Listen to an extended version of the full interview in the video below:
The mystery of zebra stripes has long been a subject of debate, at least since the days of Charles Darwin and Alfred Russell Wallace. Now, thanks to Dr. Tim Caro, a professor of wildlife biology at the University of California-Davis, we finally have our answer.
Caro has long been interested in the functions of coloration in mammals, which normally when you think of mammals, you think of “drab grays and browns, not the most exciting colors”, says Caro. There are a few notable exceptions, such as in this case, the zebra. Zebras are known for their bold contrasting stripes, the hypnotizing black-and-white. As far as hypotheses go, they are certainly not lacking. There are 8 or 9 major hypotheses but even those can be “broken down into almost 20 subheadings”, says Caro. For the last decade of summers in western Tanzania, Caro has been chipping away at each idea to discover the truth. He outlines all of these hypotheses in his new book, appropriately titled “Zebra Stripes”. Among the most popular ideas are camouflage, confusion of predators, or the avoidance of biting flies.
One of the most commonly touted hypotheses, and certainly the oldest, has been the idea that they serve as camouflage. Caro tested this idea by placing plywood horses, draped in either wildebeest skin or zebra skin. “We would watch these models disappear at night and reappear in the morning with the idea of seeing whether the zebras are less or more easy to see” compared to the other models. The results were “loud and clear”: the Zebras were far more visible.
Caro acknowledged a fundamental flaw in this test in that they were making these observations through human eyes. “Humans can see in three colors whereas most carnivores, like lions and hyenas, can only see in two colors”. To confirm their results, they had to look through the eye of a lion. They did this by embarking on a modeling exercise with some colleagues from the University of Calgary. “Knowing what they knew about the size of the eye, and the numbers of rods and cones, we could try to work out whether these large carnivores could see stripes and what distance.” What they found was that the stripes would only be visible at very close distances, well within range to have already heard or smelled an individual zebra. This revelation made the camouflage idea, as Caro says, “really inconceivable”.
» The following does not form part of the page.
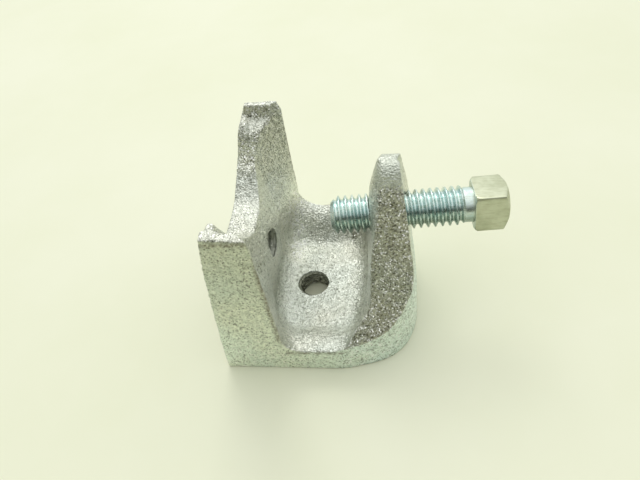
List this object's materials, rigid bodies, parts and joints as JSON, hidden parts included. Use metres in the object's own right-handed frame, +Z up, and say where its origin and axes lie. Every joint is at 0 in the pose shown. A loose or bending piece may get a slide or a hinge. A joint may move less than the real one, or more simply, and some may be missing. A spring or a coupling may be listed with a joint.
{
  "type": "beam clamp",
  "caption": "C-shaped cast beam clamp: forked wide leg, narrow tapered arm and a square-head set screw that closes the jaw; tapped holes in floor and leg.",
  "frame": {"origin": "bottom centre of the bounding box, with the screw in the pose shown", "axes": "+X towards the screw's square head, +Z up away from the base, Y across the clamp; the casting's outline is centred on Y=0, and the screw leans 3.3 degrees towards +Y and 1.6 degrees upwards about a point on the middle plane"},
  "size_m": [0.0596, 0.04, 0.0428],
  "materials": {
    "cast_zinc": "electroplated zinc over a coarse sand-cast skin",
    "bright_zinc": "bright bluish zinc plate"
  },
  "bodies": {
    "clamp": {"clamp_body": "cast_zinc"},
    "screw_carriage": {"set_screw_point": "bright_zinc"},
    "screw": {"set_screw": "bright_zinc"}
  },
  "joints": [
    {"name": "screw_travel", "type": "slide", "parent": "clamp", "child": "screw_carriage", "axis": [-0.9979, -0.0581, -0.0287], "range_m": [-0.00776, 0.01057]},
    {"name": "screw_turn", "type": "hinge", "parent": "screw_carriage", "child": "screw", "pos_m": [0.00075, 0, 0.0282], "axis": [-0.9979, -0.0581, -0.0287], "range_deg": [-1980, 2700]}
  ],
  "couplings": [
    {"joint": "screw_turn", "follows": "screw_travel", "rad_per_m": 4452.7}
  ]
}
After 10 years of studying without a definitive explanation, you have to wonder what kind of toll that can have on a person. Caro describes it as an “interesting period of self-discovery.” He describes going out each summer “full of hope and then return to teaching in October rather depressed and having failed to make any headway.”
Previous research revealed that biting flies, including the tsetse fly, curiously avoid landing on striped surfaces for a still unknown reason. At this point, it became a matter of field confirmation. Once Caro had realized that the species of tsetse fly in the region was attracted to movement, he decided to test this by making himself the target. He had a series of suits made in the Tanzanian city of Dar es Salaam, some striped vertically, some horizontally. He then went on a series of long walks, counting the number of flies on himself at the end. “As it turned out, we didn’t get many results there” says Caro.
He needed something more ironclad, so Caro and his team developed a setup using hanging beach balls wrapped in either a wildebeest skin or a zebra skin. Lo and behold, the amount of flies trapped were significantly reduced when the ball was draped with a zebra skin.
All of the fieldwork aside, it was back at the UC Davis library, 100 yards away from Caro’s office, that he found the answer. As Caro explains “we capitalized on the fact that there’s variation in striping between different subspecies of zebras” which could be visualized by distribution maps. They were then able to overlay maps showing things such as woodland locations, known lion habitat, group sizes, etc. Caro was able to look at these maps “in a sort of multifactorial statistical analysis…and none of them are any good at explaining that variation except the abundance of biting flies.”
This sort of work is importance for two reasons, Caro explains, “one is that it’s important to try and carry out basic research to understand the natural world but in addition it’s important to try and encourage young people to ask finite questions about nature and to get more involved with nature.” Caro and his son have a currently untitled children’s book due out sometime this year which explores the truth about zebra stripes. He is looking forward to sharing “with people that the science is as important, if not more fascinating, than the fairy stories they are told by their parents” as children.